Menyadari bahwa bahasa atawa “gaya tutur” menjadi penghalang
utama bagi pembaca generasi masa kini untuk bisa menikmati cerita silat djadoel ini,
Binarto Gani lewat penerbit Pantja Satya
sudah sejak semula mengobrak-abrik “gaya tutur” sang ayahanda menjadi gaya
bercerita yang, menurutnya sendiri, “lebih sesuai dengan situasi sekarang”. Pembaca cersil dari generasi lama, macam saya
ini, kecewa berat dengan pendekatan teknis
Gani ini. Ia kelewat naïf, mengira bahwa kerja
mengarang hanyalah bagaimana berkisah menurut kaidah ejaan bahasa yang baku.
Entah bagaimana tanggapan sang ayahanda jika tahu hasil karyanya dipertukangkan
seperti itu.
Karena itu belakangan saya pun “menjauhi” buku-buku terbitan
Pantja Satya (Binarto Gani).
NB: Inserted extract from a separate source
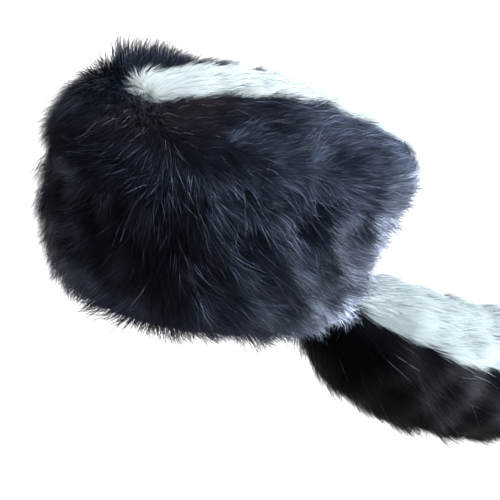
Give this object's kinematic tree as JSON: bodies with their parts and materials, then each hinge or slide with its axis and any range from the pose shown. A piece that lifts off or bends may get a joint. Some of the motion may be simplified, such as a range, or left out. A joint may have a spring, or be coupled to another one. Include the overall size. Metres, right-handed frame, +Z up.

Rasanya seperti menjamah barang-barang palsu atau tiruan. Jika menginginkan barang yang asli, saya akan
mencari buku-buku lama Gan KL, tapi sungguh bukan kerja mudah (dan tidak
pula murah) menemukan buku-buku asli Gan KL. Sampai sekarang saya hanya punya beberapa judul saja, itu pun bukan karya-karya "unggulan" beliau. Apa boleh buat, daripada membeli karya-karya "siucay tetiron" macam Binarto Gani.